--- Written problem ---
Print all the data, keeping every line exactly as it is.

== Provided data ==

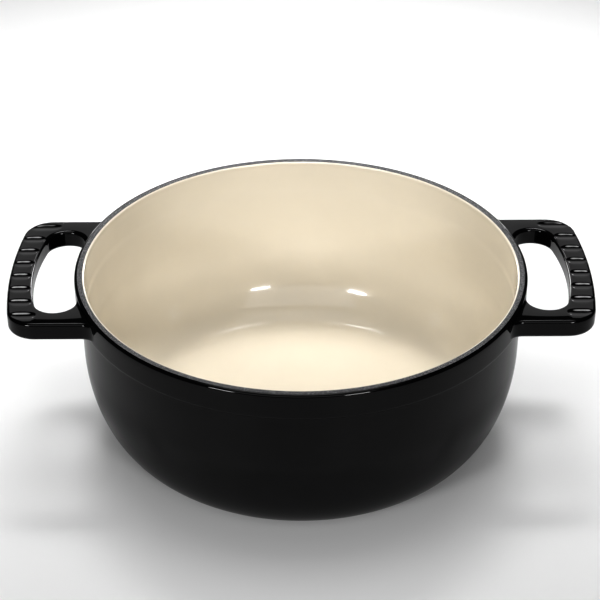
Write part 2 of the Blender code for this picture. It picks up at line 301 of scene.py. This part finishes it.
def rim_outline(pot):
    """The matt rim, from beside the outer lip to the cream bead."""
    outer_edge = BODY_RADIUS - pot.lip_radius - pot.clearance / 4.0
    inner_edge = outer_edge - pot.land_width
    edge = pot.enamel / 2.0
    points = [(outer_edge, BODY_HEIGHT)]
    points += line(points[-1], (inner_edge, BODY_HEIGHT), LAND_STEPS)
    points += arc((inner_edge, BODY_HEIGHT - edge), (edge, edge), 90.0, 180.0, FINE_STEPS)[1:]
    return points


def inside_outline(pot):
    """The cream inside, from its bead beside the rim down the wall to the floor's centre."""
    at = pot_places(pot)
    bead = pot.inner_round
    bead_centre = (BODY_RADIUS - pot.rim_thickness + bead, BODY_HEIGHT - pot.bead_drop - bead)
    points = arc(bead_centre, (bead, bead), 80.0, 178.0, BEAD_STEPS)
    shoulder = BODY_HEIGHT - pot.shoulder_drop
    wall_bottom = (at["inner_radius"], at["curve_top"])
    for radius, height in line(points[-1], wall_bottom, WALL_STEPS):
        rise = min(1.0, max(0.0, (height - shoulder) / pot.shoulder_blend + 0.5))
        points.append((radius + pot.shoulder_depth * smooth(rise), height))
    bowl = (at["inner_radius"] - at["foot_radius"], at["curve_top"] - at["floor_height"])
    points += arc((at["foot_radius"], at["curve_top"]), bowl, 0.0, -90.0, BOWL_STEPS)[1:]
    points += line(points[-1], (0.0, at["floor_height"]), FLOOR_STEPS)
    return points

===

--- Answer in full ---
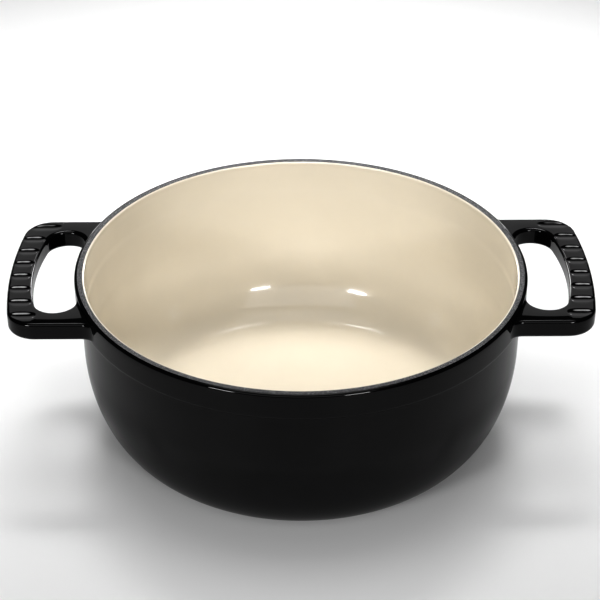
Write part 2 of the Blender code for this picture. It picks up at line 301 of scene.py. This part finishes it.
def rim_outline(pot):
    """The matt rim, from beside the outer lip to the cream bead."""
    outer_edge = BODY_RADIUS - pot.lip_radius - pot.clearance / 4.0
    inner_edge = outer_edge - pot.land_width
    edge = pot.enamel / 2.0
    points = [(outer_edge, BODY_HEIGHT)]
    points += line(points[-1], (inner_edge, BODY_HEIGHT), LAND_STEPS)
    points += arc((inner_edge, BODY_HEIGHT - edge), (edge, edge), 90.0, 180.0, FINE_STEPS)[1:]
    return points


def inside_outline(pot):
    """The cream inside, from its bead beside the rim down the wall to the floor's centre."""
    at = pot_places(pot)
    bead = pot.inner_round
    bead_centre = (BODY_RADIUS - pot.rim_thickness + bead, BODY_HEIGHT - pot.bead_drop - bead)
    points = arc(bead_centre, (bead, bead), 80.0, 178.0, BEAD_STEPS)
    shoulder = BODY_HEIGHT - pot.shoulder_drop
    wall_bottom = (at["inner_radius"], at["curve_top"])
    for radius, height in line(points[-1], wall_bottom, WALL_STEPS):
        rise = min(1.0, max(0.0, (height - shoulder) / pot.shoulder_blend + 0.5))
        points.append((radius + pot.shoulder_depth * smooth(rise), height))
    bowl = (at["inner_radius"] - at["foot_radius"], at["curve_top"] - at["floor_height"])
    points += arc((at["foot_radius"], at["curve_top"]), bowl, 0.0, -90.0, BOWL_STEPS)[1:]
    points += line(points[-1], (0.0, at["floor_height"]), FLOOR_STEPS)
    return points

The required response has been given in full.